Quite soon after the couple bought their farm, John became involved in Svartådalens Bygdeutveckling, an association dedicated to promoting development in the Svartådalen district. The association is composed of local actors who want schools and services to remain, for forestry and agriculture to work properly, and for the hospitality and tourism industry to be developed. As soon as John heard that there was a lack of beds in the Svartå valley, the couple started a bed & breakfast.

“We rented out rooms in our own house, in the English style, and the guests ate meals with us at our kitchen table,” says John. “We were soon fully booked and when the house next to us went up for sale, we bought it and started to rent out, mostly to families with children who were looking for a peaceful stay in the countryside.”

The booking inquiries piled up, and now John has three houses to rent out. With time, he began guiding guests out in the countryside, and now beaver safaris, pike fishing from kayaks and bird-watching along the Svartån River are popular tours. John also decided to certify the farm as a ecotourism company, which means that the environment is considered in everything they do.

“You can’t live off nature without also caring for it. We live in symbiosis with nature,” says John. “We sort and recycle our waste, strive to offer locally produced food and only Swedish ingredients in, for example, our breakfasts, use wooden utensils instead of plastic on picnic lunches or barbeques, and move with respect out in the countryside. Our business activities should strengthen awareness and consideration of nature and the countryside, not the other way around.”

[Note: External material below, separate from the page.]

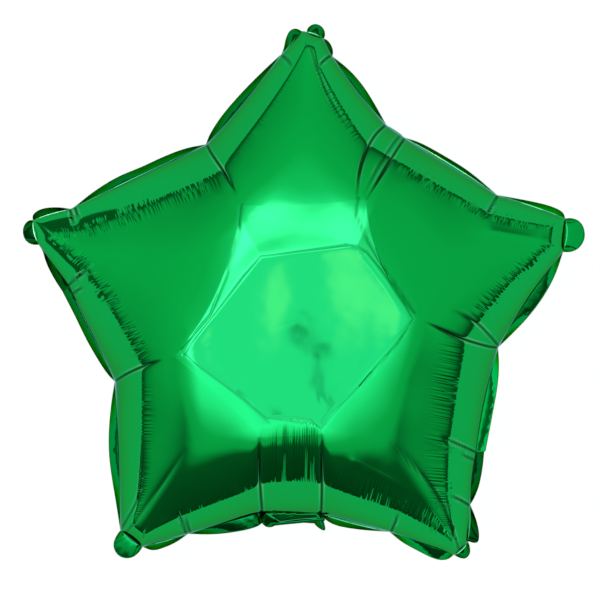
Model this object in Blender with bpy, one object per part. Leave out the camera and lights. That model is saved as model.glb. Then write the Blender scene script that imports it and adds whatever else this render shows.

John has slowly and methodically worked to build up an ecotourism business with accommodation and activities close to nature. He has always maintained a sustainability perspective in everything he does. 

“It has taken over ten years to develop our farm. We’ve tested our way forward, without taking more loans and without risking what we have built up in this beautiful place. At five o’clock this morning, I was out on Svartån in the canoe. The birds were singing in the reeds, the swans were soaring through the skies and I saw both deer and beavers right up close. Can it get any better than this?” 

“Cooperation and commitment in the district is important,” continues John. “It’s about the big picture, not just tourism. Everything that Svartådalen has to offer makes the place a rich symbiosis of agricultural, forest and natural experiences. This is why we often refer guests to other companies in the tourism and hospitality industry, and also give each other commissions. The time of individualism is over. Now, it’s about helping each other to create awareness and a sustainable world, not for ourselves, but for our children.”

Tips from John on how to create a sustainable business
Do what you can for nature. Start thinking and you will get lots of ideas.
Good hospitality is important. People need to be treated well.
Don’t be afraid to cooperate. When you give, others give back.
Be stubborn and have patience. The right opportunities appear sooner or later.
Dare to try new things. Make sure to supplement your business with new innovations.
On a beaver safari in Svartådalen
Down in the lean-to on the banks of Svartån, John de Jong talks about the beavers’ lives. All while the fire blazes, the coffeepot simmers and the cookie tin is passed around. Then we set off in the canoes. John paddles first, peering around all the time, and now and then he points out different animals. We see swans, geese and various species of ducks. And finally, also two beavers swimming in the water. On the way home, the trees are rustling. It’s a moose, John tells us, and we listen breathlessly as the large animal make its way through the brush.